I got a problem using the SG_IO ioctl with our tape drives. In order to examine errors on our drives in more detail, I would like to make the sense bytes available to the application using the REQUEST_SENSE command.

However, there's a discrepancy between the kernel output in
/var/log/messages and what I see using SG_IO within my application: while the kernel sees

kernel: st0: Error with sense data: scsi1 : destination target 0, lun 0
kernel:         command = Space 01 00 0d d5 00
kernel: Info fld=0x1, Current st0: sense key Medium Error
kernel: Additional sense: Read retries exhausted
kernel: Raw sense data:0xf0 0x00 0x03 0x00 0x00 0x00 0x01 0x12 0x00 0x00
0x00 0x00 0x11 0x01 0x00 0x00 0x00 0x00 0x37 0xf7 0x10 0x01 0x00 0x00
0xf7 0x37

(which is realistic) the ioctl reports something like

70 00 00 00 00 00 00 12  00 00 00 00 00 00 00 00
00 00 00 00 00 00 00 00  10 02

(since the first bit is not set, the sense bytes are not even valid,
as far as I understand).

That is a poor usage of the word "VALID" in the standard.
See: http://www.t10.org/ftp/t10/drafts/spc4/spc4r14.pdf
section 4.5.3 on "Fixed Format Sense Data".
The VALID bit (byte 0, bit 7) indicates whether there is
valid data in the information field (bytes 3 to 6 inclusive).

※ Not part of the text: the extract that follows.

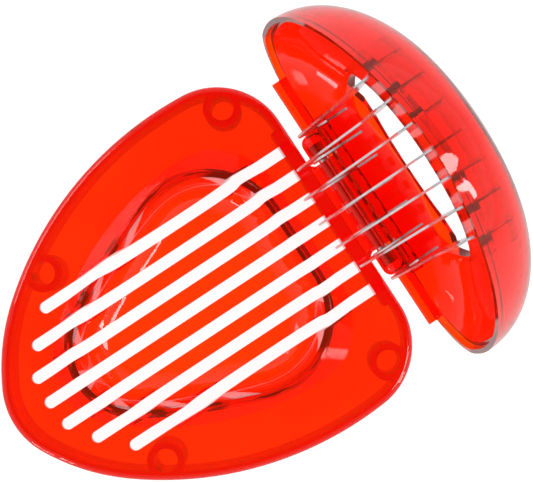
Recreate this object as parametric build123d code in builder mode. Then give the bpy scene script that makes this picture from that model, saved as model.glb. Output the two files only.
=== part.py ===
"""Strawberry and egg slicer: a slotted base with a bowl, and a hinged dome lid that carries seven blades.

Everything is drawn about the hinge axis. BASE is the base's own plane: its origin is on the hinge
axis, level with the top of the base plate, with +Y to the back. LID is the same plane turned open
about the hinge. In both, the tip of the strawberry outline lies at negative y, and in LID +z points
into the dome. Units are millimetres.
"""
import os
from math import cos, degrees, radians, sin

from build123d import *

os.makedirs("parts", exist_ok=True)

# ---- frame -----------------------------------------------------------------------------------
BASE_HEIGHT = 20.0                      # plate top and hinge axis above the table
HINGE_Y = 34.6                          # puts the middle of the open slicer's box on the origin
LID_OPEN = 98.5                         # how far the lid has swung back from closed, degrees

BASE = Plane(origin=(0, HINGE_Y, BASE_HEIGHT))
LID = Plane(
    origin=(0, HINGE_Y, BASE_HEIGHT),
    x_dir=(1, 0, 0),
    z_dir=(0, sin(radians(LID_OPEN)), cos(radians(LID_OPEN))),
)
SIDE_VIEW = Plane(origin=LID.origin, x_dir=LID.y_dir, z_dir=(1, 0, 0))

# ---- outlines: tangent arcs (radius, turn) from the tip to the straight back ------------------
BODY_ARCS = ((19.3, 27.5), (53.0, 23.7), (86.5, 43.7), (17.9, 85.1))
BODY_TIP = -97.9
# the ridge's foot and crest turn in the same steps, so that the wall between them is smooth
FOOT_ARCS = ((15.9, 45.9), (73.7, 14.2), (73.7, 10.0), (73.7, 18.9), (16.5, 91.0))
FOOT_TIP = -84.4
CREST_ARCS = ((15.7, 45.9), (15.7, 14.2), (170.0, 10.0), (18.3, 18.9), (18.3, 91.0))
CREST_TIP = -77.0

# ---- base ------------------------------------------------------------------------------------
WALL = 2.0                              # skirt
PLATE = 1.8                             # flat top plate
EDGE_ROUND = 1.4                        # rounded outer edge of the plate
RIDGE_HEIGHT = 9.0                      # crest ring above the plate
CREST_WIDTH = 1.4                       # flat on top of the ring
RIDGE_WALL = 1.5
BOWL_WALL = 1.4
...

What the SG_IO ioctl is reporting is well-formed sense data
saying there is no error, and no additional sense qualifiers.

It has been cleaned out as James explained.

Doug Gilbert

So, could it be that the sense bytes are already cleared when I request
them? They cleared/set by the next SCSI cmd, I assume? But shouldn't
they be valid even then?

I also tried the sg3-utils to query the drive's sense bytes, and they
report (almost) the same sense bytes as SG_IO inside my application
does. Sending an INQUIRY cmd using sg3_utils works fine, btw.

Maybe that's all a plain usage error, so please find the code I use
below.

Anything obvious I am doing wrong here? All comments appreciated.

Yes: SCSI automatically requests sense in response to a check condition.
So, the sense should be attached to the SG_IO command that receives the
error.  You can't do an additional request sense for it because the
sense has already been cleared by the automatic request sense the
mid-layer did.

Does the sense data really not get returned by the SG_IO command that
actually encounters the check condition return?